▶ _Raw data_:

....................

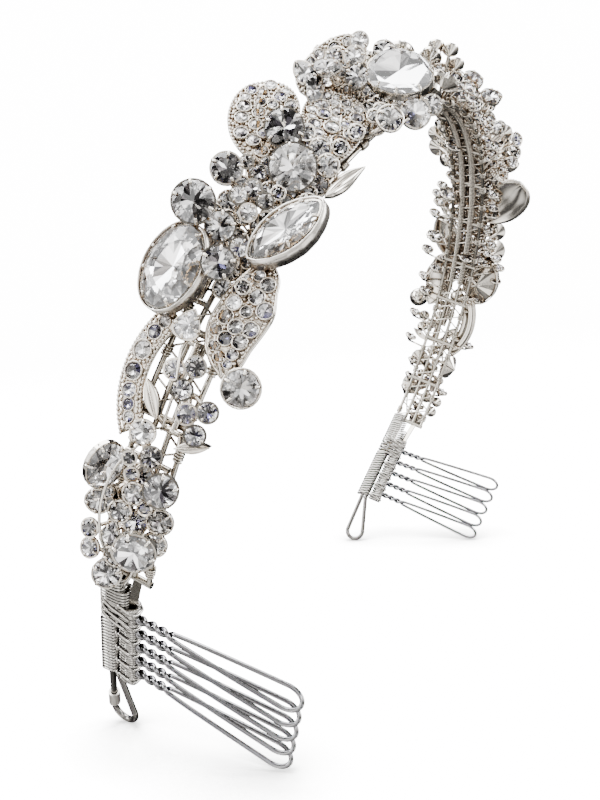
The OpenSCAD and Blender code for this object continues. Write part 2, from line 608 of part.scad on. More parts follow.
module oval_setting(k) metal(k) casting([SIDE_OVAL], SIDE_LINKS);
module blossom_setting(k) metal(k) casting(concat([BLOSSOM_A, BLOSSOM_B], BLOSSOM_SMALL), BLOSSOM_LINKS);
module navette_setting(k) metal(k) casting([NAVETTE], NAVETTE_LINKS);
module pair_setting(k) metal(k) casting(concat([STAR_ROUND, CROWN_ROUND], PAIR_SMALL), PAIR_LINKS);
module paved_leaf_round(k) metal(k) paved_leaf(LEAF_B, LEAF_B_STONES, LEAF_B_LINKS)
    wire([130.6, -4.0, link_h], [129.4, -7.6, LEAF_B[H] - leaf_t], stalk_d);
module paved_leaf_heart(k) metal(k) difference() {
    paved_leaf(LEAF_C, LEAF_C_STONES, LEAF_C_LINKS) {
        for (g = LEAF_C_SMALL) {
            cup(g);
            stalk(g, LEAF_C_LINKS, 0);
        }
        leaf(LEAF_C_LEAF);
        wire([128.2, 4.2, 2.2], [121.6, 8.2, 3.0], stalk_d);
    }
    for (g = LEAF_C_SMALL) seat(g);
}
module top_setting(k) metal(k) casting(concat([TOP_OVAL], TOP_SMALL), TOP_LINKS);
module crest_setting(k) metal(k) casting(concat([CREST_ROUND], CREST_STONES), CREST_LINKS);

module small_stones_low(k) crystal(k) {
    for (g = concat(END_SMALL, BUD_SMALL, SPRIG_STONES)) stone(g);
    for (p = STEM_STONES) on_stem(p[0]) gem(p[1], p[1]);
    paved_stones(LEAF_A, LEAF_A_STONES);
}
module small_stones_upper(k) crystal(k) {
    for (g = concat(BLOSSOM_SMALL, PAIR_SMALL, LEAF_C_SMALL, TOP_SMALL, CREST_STONES, [CREST_ROUND])) stone(g);
    paved_stones(LEAF_B, LEAF_B_STONES);
    paved_stones(LEAF_C, LEAF_C_STONES);
}

module end_crystal(k) crystal(k) stone(END_CRYSTAL);
module end_round(k) crystal(k) stone(END_ROUND);
module bud_oval(k) crystal(k) stone(BUD_OVAL);
module bud_round(k) crystal(k) stone(BUD_ROUND);
module drop_round(k) crystal(k) stone(DROP_ROUND);
module side_oval(k) crystal(k) stone(SIDE_OVAL);
module blossom_round_a(k) crystal(k) stone(BLOSSOM_A);
module blossom_round_b(k) crystal(k) stone(BLOSSOM_B);
module navette(k) crystal(k) stone(NAVETTE);
module star_round(k) crystal(k) stone(STAR_ROUND);
module crown_round(k) crystal(k) stone(CROWN_ROUND);
module top_oval(k) crystal(k) stone(TOP_OVAL);

band_frame();
near_comb();
far_comb();
near_binding();
far_binding();
near_ferrule();
end_cluster_setting(0);  // near_end_cluster_setting
end_cluster_setting(1);  // far_end_cluster_setting
bud_spray_setting(0);  // near_bud_spray_setting
bud_spray_setting(1);  // far_bud_spray_setting
paved_stem(0);  // near_paved_stem
paved_stem(1);  // far_paved_stem
sprig_setting(0);  // near_sprig_setting
sprig_setting(1);  // far_sprig_setting
paved_leaf_long(0);  // near_paved_leaf_long
paved_leaf_long(1);  // far_paved_leaf_long
oval_setting(0);  // near_oval_setting
oval_setting(1);  // far_oval_setting
blossom_setting(0);  // near_blossom_setting
blossom_setting(1);  // far_blossom_setting
navette_setting(0);  // near_navette_setting
navette_setting(1);  // far_navette_setting
pair_setting(0);  // near_pair_setting
pair_setting(1);  // far_pair_setting
paved_leaf_round(0);  // near_paved_leaf_round
paved_leaf_round(1);  // far_paved_leaf_round
paved_leaf_heart(0);  // near_paved_leaf_heart
paved_leaf_heart(1);  // far_paved_leaf_heart
top_setting(0);  // near_top_setting
top_setting(1);  // far_top_setting
crest_setting(0);  // near_crest_setting
crest_setting(1);  // far_crest_setting
end_crystal(0);  // near_end_crystal
end_crystal(1);  // far_end_crystal
end_round(0);  // near_end_round
end_round(1);  // far_end_round
bud_oval(0);  // near_bud_oval
bud_oval(1);  // far_bud_oval
bud_round(0);  // near_bud_round
bud_round(1);  // far_bud_round
drop_round(0);  // near_drop_round
drop_round(1);  // far_drop_round
side_oval(0);  // near_side_oval
side_oval(1);  // far_side_oval
blossom_round_a(0);  // near_blossom_round_a
blossom_round_a(1);  // far_blossom_round_a
blossom_round_b(0);  // near_blossom_round_b
blossom_round_b(1);  // far_blossom_round_b
navette(0);  // near_navette
navette(1);  // far_navette
star_round(0);  // near_star_round
star_round(1);  // far_star_round
crown_round(0);  // near_crown_round
crown_round(1);  // far_crown_round
top_oval(0);  // near_top_oval
top_oval(1);  // far_top_oval
small_stones_low(0);  // near_small_stones_low
small_stones_low(1);  // far_small_stones_low
small_stones_upper(0);  // near_small_stones_upper
small_stones_upper(1);  // far_small_stones_upper
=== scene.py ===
# %% [markdown]
# A crystal headpiece, lit and finished. The real one is a band of plated wire that carries castings
# set with cut glass, and ends in an eyelet and a side comb at each foot. The wires, cups and sizes
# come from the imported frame. This script gives them their finish and adds what is too fine to be a
# solid of its own: facets, claws, beads, wound wire and the paving on the leaves.

# %% Load the frame
import bpy
import numpy as np
from mathutils import Matrix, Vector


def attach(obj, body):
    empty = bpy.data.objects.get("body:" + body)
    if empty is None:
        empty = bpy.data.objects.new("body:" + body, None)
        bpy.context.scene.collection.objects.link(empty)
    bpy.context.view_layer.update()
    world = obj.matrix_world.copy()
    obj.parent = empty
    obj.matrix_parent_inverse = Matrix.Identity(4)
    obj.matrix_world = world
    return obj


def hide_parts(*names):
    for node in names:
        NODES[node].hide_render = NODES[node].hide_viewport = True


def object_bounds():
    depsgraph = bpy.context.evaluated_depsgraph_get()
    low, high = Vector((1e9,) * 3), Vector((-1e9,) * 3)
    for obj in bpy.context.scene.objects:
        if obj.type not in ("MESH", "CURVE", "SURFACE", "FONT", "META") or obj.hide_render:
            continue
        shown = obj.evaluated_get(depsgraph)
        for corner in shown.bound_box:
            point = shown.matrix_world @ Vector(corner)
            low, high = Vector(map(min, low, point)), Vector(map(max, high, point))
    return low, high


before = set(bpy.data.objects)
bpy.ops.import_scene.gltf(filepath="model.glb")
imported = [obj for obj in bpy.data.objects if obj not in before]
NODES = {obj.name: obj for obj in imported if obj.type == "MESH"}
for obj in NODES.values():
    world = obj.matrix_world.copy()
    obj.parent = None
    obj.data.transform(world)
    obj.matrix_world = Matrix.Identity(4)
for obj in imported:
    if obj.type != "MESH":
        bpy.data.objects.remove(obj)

CAD_BOX = [list(map(float, corner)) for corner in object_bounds()]
print("frame box in mm", [[round(x * 1000, 1) for x in corner] for corner in CAD_BOX])

# %% [markdown]
# The camera comes first, because every later choice is judged through it. Where it stands and how
# it is turned were worked out from the photograph once, and are round numbers here. Blender's
# camera looks along its own -Z with +Y up, so its matrix is built from those three directions.
# The lens is given by the height of the picture against the focal length, so it needs no image size.

# %% Camera
MM = 0.001
CAMERA_AT = np.array([-201.6, -75.03, 82.6]) * MM
YAW, PITCH, ROLL = np.radians([65.3, 6.6, -4.5])
FOCAL_PX, PICTURE_PX = 866, 800
SENSOR = 36.0

ahead = np.array([np.sin(YAW) * np.cos(PITCH), np.cos(YAW) * np.cos(PITCH), -np.sin(PITCH)])
level = np.array([np.cos(YAW), -np.sin(YAW), 0.0])
above = np.cross(level, ahead)
right = level * np.cos(ROLL) + above * np.sin(ROLL)
over = -level * np.sin(ROLL) + above * np.cos(ROLL)

camera = bpy.data.objects.new("camera", bpy.data.cameras.new("camera"))
bpy.context.scene.collection.objects.link(camera)
placing = np.eye(4)
placing[:3, 0], placing[:3, 1], placing[:3, 2], placing[:3, 3] = right, over, -ahead, CAMERA_AT
camera.matrix_world = Matrix(placing.tolist())
camera.data.sensor_fit = "VERTICAL"
camera.data.sensor_height = SENSOR
camera.data.lens = SENSOR * FOCAL_PX / PICTURE_PX
camera.data.clip_start = 0.01
bpy.context.scene.camera = camera
print("lens in mm", round(camera.data.lens, 2))

# %% [markdown]
# Every surface below is worked out as arrays. A shape is a pair: an array of points, and a list of
# arrays of faces, one array for each number of corners. A few small functions are enough for the
# whole piece: they join shapes, repeat a shape in many places at once, and hand the arrays to
# Blender in a few calls, which is far quicker than adding faces one by one.

# %% Shapes as arrays
def facets(*corners):
    """Faces from arrays of their first, second, third and further corners."""
    return np.stack(corners, -1).reshape(-1, len(corners))


def join(shapes):
    """One shape from many: points stacked, and each shape's faces counted on from the last point."""
    starts = np.cumsum([0] + [len(points) for points, _ in shapes])
    faces = [f + start for (_, every), start in zip(shapes, starts) for f in every]
    return np.concatenate([points for points, _ in shapes]), faces


def copied(faces, places, points):
    """A shape's faces at each of its places: point numbers counted on from place to place."""
    starts = np.arange(places)[:, None, None] * points
    return [(f[None] + starts).reshape(-1, f.shape[1]) for f in faces]


def repeat(shape, places, sizes, axes=np.eye(3)):
    """A shape at many places: each point is the place plus the point's three coordinates, times
    the size, along the place's three axes. One size or one set of axes may serve all places."""
    points, faces = shape
    sizes = np.broadcast_to(sizes, len(places))[:, None, None]
    axes = np.broadcast_to(axes, (len(places), 3, 3))
    spread = places[:, None] + np.einsum("npi,nij->npj", points * sizes, axes)
    return spread.reshape(-1, 3), copied(faces, len(places), len(points))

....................

▶ _To do_: Your task is to repeat the lines from the one containing "imported = [obj" to the one containing "obj.matrix_world = Matrix.Identity(4)", both lines included. Leave out every other line.

▶ _Result for this task_:
imported = [obj for obj in bpy.data.objects if obj not in before]
NODES = {obj.name: obj for obj in imported if obj.type == "MESH"}
for obj in NODES.values():
    world = obj.matrix_world.copy()
    obj.parent = None
    obj.data.transform(world)
    obj.matrix_world = Matrix.Identity(4)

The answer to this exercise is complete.